The goal of our work is to recognize and interpret faces from visual stimuli. The intensity images of faces will be complicated functions of the geometry of the face, its reflectance properties, and the lighting sources. Our approach is based on the use of deformable template models. These consist of face models which have explicit deformations corresponding to: (i) lighting variations, and (ii) geometrical variations due to changes in expression and viewpoint. In this framework recognizing a face corresponds to showing that a given image region can be well matched to a deformable template model by adjusting the deformation parameters. The face can then be described by the resulting values of these parameters.

We have pursued two approaches to this problem. The first is based on two-dimensional face templates. The second attempts to learn and recognize three-dimensional models.

The two-dimensional face template work is summarized in the PhD thesis of Peter Hallinan. It consists of using a linear model for lighting variation (P.W. Hallinan. ``A low-dimensional representation of human faces for arbitrary lighting conditions''. In Proc. CVPR. 1994) to model changes in illumination. In addition it uses two-dimensional spatial warps of the images to model differences between different faces and small changes in viewing direction or expression. The resulting system (P.W. Hallinan. PhD. DAS, Harvard. 1995), subject to these restrictions, is able to recognize faces under extreme changes of lighting conditions, to distinguish between faces and non-faces, and to detect faces in an image.

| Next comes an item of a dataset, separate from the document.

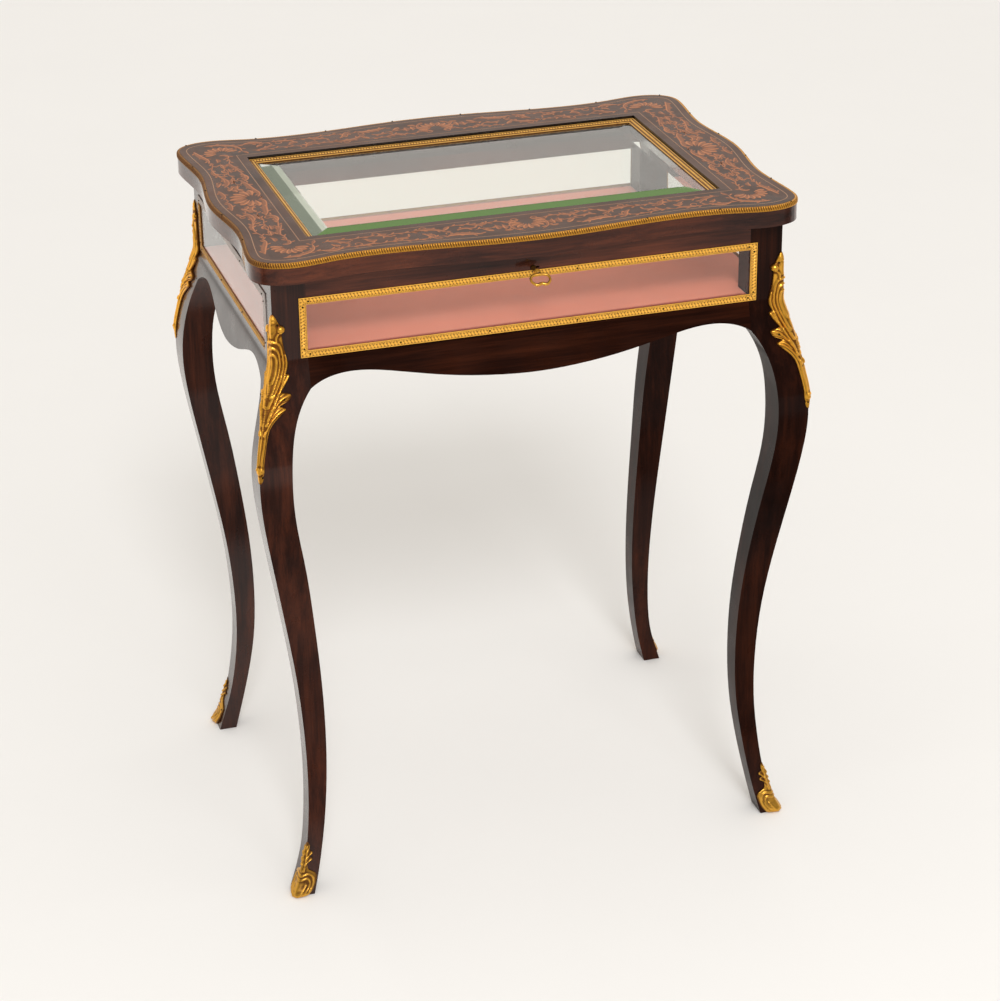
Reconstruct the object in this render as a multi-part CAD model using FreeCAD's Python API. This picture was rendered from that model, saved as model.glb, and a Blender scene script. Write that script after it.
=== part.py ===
import FreeCAD, Part

import math
import os

# A collectors display table: a glazed case on four cabriole legs, with a bevelled glass
# in a hinged, serpentine lid.  Millimetres, +Z up.  The origin lies on the floor, in the
# middle of the table; the front with its lock faces -Y, and +X is the right-hand side.

V = FreeCAD.Vector
UP = V(0, 0, 1)

# ---------------------------------------------------------------- driving dimensions
TABLE_HEIGHT = 760.0        # floor to the top of the lid
LEG_SWING = 40.0            # how far the legs curve in under the case
CASE_WIDTH = 571.0          # over the front corner posts
CASE_DEPTH = 381.0          # front face to back face

LID_THICKNESS = 24.0
LID_OVERHANG_ENDS = 21.5    # crown of the lid's side edges past the case
LID_OVERHANG_FRONT = 23.0   # crown of its front and back edges past the case
LID_RAIL_WIDTH_ENDS = 74.5  # crown of the side edge to the glass opening
LID_RAIL_WIDTH_FRONT = 75.5
LID_CASE_GAP = 0.5
LID_WAVE_ENDS = 9.0         # depth of the serpentine curve of the side edges
LID_WAVE_FRONT = 12.5       # and of the front and back edges
LID_CORNER_SIZE = 26.5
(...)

This work has been extended by: (i) showing that the linear lighting model works for a range of objects (R. Epstein, P.W. Hallinan, and A.L. Yuille ``Five plus or minus two eigenimages suffic''. In Proc. IEEE Workshop on Physics-Based Modelling. 1995.), (ii) understanding under what assumptions the two-dimensional spatial image warps correspond to three-dimensional shape changes. (A.L. Yuille, M. Ferraro, and T. Zhang. ``Shape from Warping''. In preparation. 1995).

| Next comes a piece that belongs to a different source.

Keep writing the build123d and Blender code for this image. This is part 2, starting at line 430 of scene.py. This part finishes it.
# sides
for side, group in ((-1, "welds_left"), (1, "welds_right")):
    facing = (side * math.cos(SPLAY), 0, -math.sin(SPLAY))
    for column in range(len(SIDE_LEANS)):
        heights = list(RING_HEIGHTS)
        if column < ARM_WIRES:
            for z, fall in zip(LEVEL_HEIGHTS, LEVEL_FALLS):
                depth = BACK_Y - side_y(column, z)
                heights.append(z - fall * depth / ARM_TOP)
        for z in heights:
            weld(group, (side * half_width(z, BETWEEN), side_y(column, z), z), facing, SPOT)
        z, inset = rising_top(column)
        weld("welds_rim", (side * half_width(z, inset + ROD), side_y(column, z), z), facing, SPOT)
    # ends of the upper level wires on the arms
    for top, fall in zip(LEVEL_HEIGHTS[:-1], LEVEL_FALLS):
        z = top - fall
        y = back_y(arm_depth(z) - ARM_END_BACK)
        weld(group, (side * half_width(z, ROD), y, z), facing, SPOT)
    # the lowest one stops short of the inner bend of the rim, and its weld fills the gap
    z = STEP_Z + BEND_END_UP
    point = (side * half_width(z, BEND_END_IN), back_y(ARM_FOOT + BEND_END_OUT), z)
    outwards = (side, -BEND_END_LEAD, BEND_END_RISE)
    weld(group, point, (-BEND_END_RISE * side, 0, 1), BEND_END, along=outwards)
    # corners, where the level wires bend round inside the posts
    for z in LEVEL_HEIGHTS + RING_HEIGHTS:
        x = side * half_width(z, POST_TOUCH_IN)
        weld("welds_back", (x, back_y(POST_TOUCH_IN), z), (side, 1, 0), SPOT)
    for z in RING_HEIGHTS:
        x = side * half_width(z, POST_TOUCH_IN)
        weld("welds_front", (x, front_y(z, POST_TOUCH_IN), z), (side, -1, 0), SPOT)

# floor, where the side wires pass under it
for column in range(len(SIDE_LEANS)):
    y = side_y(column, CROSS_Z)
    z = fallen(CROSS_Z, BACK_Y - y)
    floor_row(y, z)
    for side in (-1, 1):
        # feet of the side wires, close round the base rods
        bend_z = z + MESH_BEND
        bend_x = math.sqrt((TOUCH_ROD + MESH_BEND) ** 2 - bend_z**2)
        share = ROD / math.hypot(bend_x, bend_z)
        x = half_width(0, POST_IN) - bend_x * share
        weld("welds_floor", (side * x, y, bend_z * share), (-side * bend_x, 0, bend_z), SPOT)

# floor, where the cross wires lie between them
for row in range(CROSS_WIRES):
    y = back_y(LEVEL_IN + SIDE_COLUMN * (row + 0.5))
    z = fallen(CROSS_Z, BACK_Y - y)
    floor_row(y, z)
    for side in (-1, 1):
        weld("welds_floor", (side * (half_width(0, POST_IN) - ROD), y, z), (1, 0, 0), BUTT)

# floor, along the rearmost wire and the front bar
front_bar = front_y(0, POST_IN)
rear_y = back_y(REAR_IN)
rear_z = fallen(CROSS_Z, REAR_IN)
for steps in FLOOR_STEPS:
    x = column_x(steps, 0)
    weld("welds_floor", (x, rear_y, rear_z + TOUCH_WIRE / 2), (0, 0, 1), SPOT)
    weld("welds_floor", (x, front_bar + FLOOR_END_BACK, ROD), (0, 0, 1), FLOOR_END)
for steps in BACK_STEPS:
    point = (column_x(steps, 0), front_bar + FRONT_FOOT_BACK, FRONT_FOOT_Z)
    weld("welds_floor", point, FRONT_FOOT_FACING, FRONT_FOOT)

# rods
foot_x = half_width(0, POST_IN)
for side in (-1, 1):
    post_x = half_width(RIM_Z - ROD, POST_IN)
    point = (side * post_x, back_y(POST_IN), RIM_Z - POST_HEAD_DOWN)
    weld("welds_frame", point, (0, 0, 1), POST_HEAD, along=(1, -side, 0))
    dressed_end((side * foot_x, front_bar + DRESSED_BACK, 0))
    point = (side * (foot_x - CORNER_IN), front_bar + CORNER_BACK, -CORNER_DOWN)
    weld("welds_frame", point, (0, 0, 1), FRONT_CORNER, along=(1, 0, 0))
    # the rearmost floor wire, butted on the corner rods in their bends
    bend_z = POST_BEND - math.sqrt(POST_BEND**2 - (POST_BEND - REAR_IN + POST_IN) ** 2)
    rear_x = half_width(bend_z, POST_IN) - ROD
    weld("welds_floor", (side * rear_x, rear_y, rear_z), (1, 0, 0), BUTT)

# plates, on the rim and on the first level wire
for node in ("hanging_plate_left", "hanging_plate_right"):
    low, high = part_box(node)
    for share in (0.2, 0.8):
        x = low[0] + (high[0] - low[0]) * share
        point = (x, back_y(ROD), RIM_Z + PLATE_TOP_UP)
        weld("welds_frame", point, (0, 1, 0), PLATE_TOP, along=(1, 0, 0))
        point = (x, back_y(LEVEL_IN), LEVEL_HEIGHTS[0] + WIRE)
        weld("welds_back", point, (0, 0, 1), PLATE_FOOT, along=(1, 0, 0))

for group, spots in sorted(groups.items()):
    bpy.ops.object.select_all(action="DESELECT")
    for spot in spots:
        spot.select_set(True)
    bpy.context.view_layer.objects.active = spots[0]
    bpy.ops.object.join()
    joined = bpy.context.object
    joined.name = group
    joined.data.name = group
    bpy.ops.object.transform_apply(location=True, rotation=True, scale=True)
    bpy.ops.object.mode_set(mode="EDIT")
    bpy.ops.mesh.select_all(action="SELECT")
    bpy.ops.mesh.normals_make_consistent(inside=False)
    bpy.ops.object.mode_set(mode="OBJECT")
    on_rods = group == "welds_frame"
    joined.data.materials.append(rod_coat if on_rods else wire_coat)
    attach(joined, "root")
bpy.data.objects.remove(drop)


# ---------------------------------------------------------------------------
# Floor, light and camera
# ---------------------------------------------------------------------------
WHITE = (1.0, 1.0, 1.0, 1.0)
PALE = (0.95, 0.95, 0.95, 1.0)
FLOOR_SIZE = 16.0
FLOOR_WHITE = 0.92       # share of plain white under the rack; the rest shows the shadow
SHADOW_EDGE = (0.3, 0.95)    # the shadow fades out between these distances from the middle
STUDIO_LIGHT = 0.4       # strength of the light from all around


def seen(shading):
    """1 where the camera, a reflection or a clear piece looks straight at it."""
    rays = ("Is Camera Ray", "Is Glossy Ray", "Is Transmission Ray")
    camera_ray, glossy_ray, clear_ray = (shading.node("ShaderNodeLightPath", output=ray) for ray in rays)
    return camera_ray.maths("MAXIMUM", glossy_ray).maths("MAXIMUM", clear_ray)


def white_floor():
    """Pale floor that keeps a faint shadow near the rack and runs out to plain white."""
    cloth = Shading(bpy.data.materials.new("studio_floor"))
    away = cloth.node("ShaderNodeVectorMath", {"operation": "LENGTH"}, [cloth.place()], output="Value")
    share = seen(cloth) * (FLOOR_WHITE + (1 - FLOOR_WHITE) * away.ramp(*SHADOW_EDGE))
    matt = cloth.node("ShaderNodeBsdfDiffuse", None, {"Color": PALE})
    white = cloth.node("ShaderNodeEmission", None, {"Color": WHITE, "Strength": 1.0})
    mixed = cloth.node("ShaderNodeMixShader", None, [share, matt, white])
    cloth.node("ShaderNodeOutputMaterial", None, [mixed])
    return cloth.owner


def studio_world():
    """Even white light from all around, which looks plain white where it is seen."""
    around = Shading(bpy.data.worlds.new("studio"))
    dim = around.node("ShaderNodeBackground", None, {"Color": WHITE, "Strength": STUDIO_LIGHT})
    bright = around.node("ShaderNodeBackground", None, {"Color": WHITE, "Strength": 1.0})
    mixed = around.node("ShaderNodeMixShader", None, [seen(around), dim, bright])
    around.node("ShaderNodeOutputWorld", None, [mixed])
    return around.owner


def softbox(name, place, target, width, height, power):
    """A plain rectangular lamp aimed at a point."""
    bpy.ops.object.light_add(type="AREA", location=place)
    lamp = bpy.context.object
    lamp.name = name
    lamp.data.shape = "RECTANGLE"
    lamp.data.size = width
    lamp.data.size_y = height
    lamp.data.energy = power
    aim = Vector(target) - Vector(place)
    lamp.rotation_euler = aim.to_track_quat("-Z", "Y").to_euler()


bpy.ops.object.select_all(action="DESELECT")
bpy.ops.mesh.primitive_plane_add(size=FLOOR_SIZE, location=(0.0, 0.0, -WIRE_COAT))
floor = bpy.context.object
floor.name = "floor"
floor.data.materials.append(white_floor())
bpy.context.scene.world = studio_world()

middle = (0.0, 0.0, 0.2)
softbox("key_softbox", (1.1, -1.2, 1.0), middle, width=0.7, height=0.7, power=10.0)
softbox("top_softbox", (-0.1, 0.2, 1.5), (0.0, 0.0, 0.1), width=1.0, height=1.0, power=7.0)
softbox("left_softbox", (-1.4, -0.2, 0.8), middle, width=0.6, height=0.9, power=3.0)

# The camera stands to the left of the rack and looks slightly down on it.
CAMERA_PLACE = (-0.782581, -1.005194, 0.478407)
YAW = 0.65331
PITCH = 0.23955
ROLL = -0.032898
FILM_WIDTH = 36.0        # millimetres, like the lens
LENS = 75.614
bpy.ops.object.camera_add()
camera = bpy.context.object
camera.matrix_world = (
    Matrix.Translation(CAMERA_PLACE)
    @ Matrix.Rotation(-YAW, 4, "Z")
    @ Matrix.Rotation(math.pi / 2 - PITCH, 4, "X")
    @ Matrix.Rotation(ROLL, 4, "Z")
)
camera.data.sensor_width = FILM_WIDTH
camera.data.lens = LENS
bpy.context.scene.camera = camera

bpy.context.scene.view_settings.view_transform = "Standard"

More recently, we have attempted to improve on this work by using three-dimensional object models. These models are learnt from the data assuming only a set of images of the object taken under identical viewpoint but different lighting conditions. We have shown that Lambertian lighting models are sufficiently accurate for the face provided they are applied robustly so that cast shadows and specularities can be treated as residuals. If prior knowledge of faces is used then these three-dimensional models may be learnt from a single image. Once these three-dimensional models are learnt then recognition can proceed by finding the specific face and lighting conditions that best synthesize the image. (P.N. Belhumeur, A.L. Yuille, and R. Epstein. ``Learning and Recognizing Objects using Illumination Subspaces.'' In preparation. 1995).

PROJECT REFERENCES

P.W. Hallinan. ``A low-dimensional representation of human faces for arbitrary lighting conditions''. In Proc. CVPR. 1994.

P.W. Hallinan. PhD. DAS, Harvard. 1995.

R. Epstein, P.W. Hallinan, and A.L. Yuille ``Five plus or minus two eigenimages suffice''. In Proc. IEEE Workshop on Physics-Based Modelling. 1995.

A.L. Yuille, M. Ferraro, and T. Zhang. ``Shape from Warping''. In preparation. 1995

P.N. Belhumeur, A.L. Yuille, and R. Epstein. ``Learning and Recognizing Objects using Illumination Subspaces.'' In preparation. 1995.

AREA BACKGROUND

The goal of computer vision is to recognize objects, determine their shape and position and to describe and understand the visual scene. This turns out to be a suprisingly difficult task and, in fact, at least fifty percent of the human cortex is devoted to it. In recent years theoretical advances and the increased power of computers have made it practical to begin using computer vision systems.

AREA REFERENCES

Robot Vision. B.K.P. Horn. MIT Press, Cambridge, MA. 1986.

Active Vision. Eds. A. Blake and A.L. Yuille. MIT Press, Cambridge, MA. 1992.

RELATED PROGRAM AREAS:

Speech and Natural Language Understanding.

Adaptive Human Interfaces.

Intelligent Interactive Systems for Persons with Disabilities.

POTENTIAL RELATED PROJECTS

Our work could be combined with lip reading to yield an interaction with Speech and Natural Language Understanding. Facial recognition and expression interpretation is potentially highly important for human computer interfaces, which gives a link to Adaptive Human Interfaces. Finally, face recognition and expression interpretation systems would be highly useful to blind people, for Intelligent Interactive Systems for Persons with Disabilities.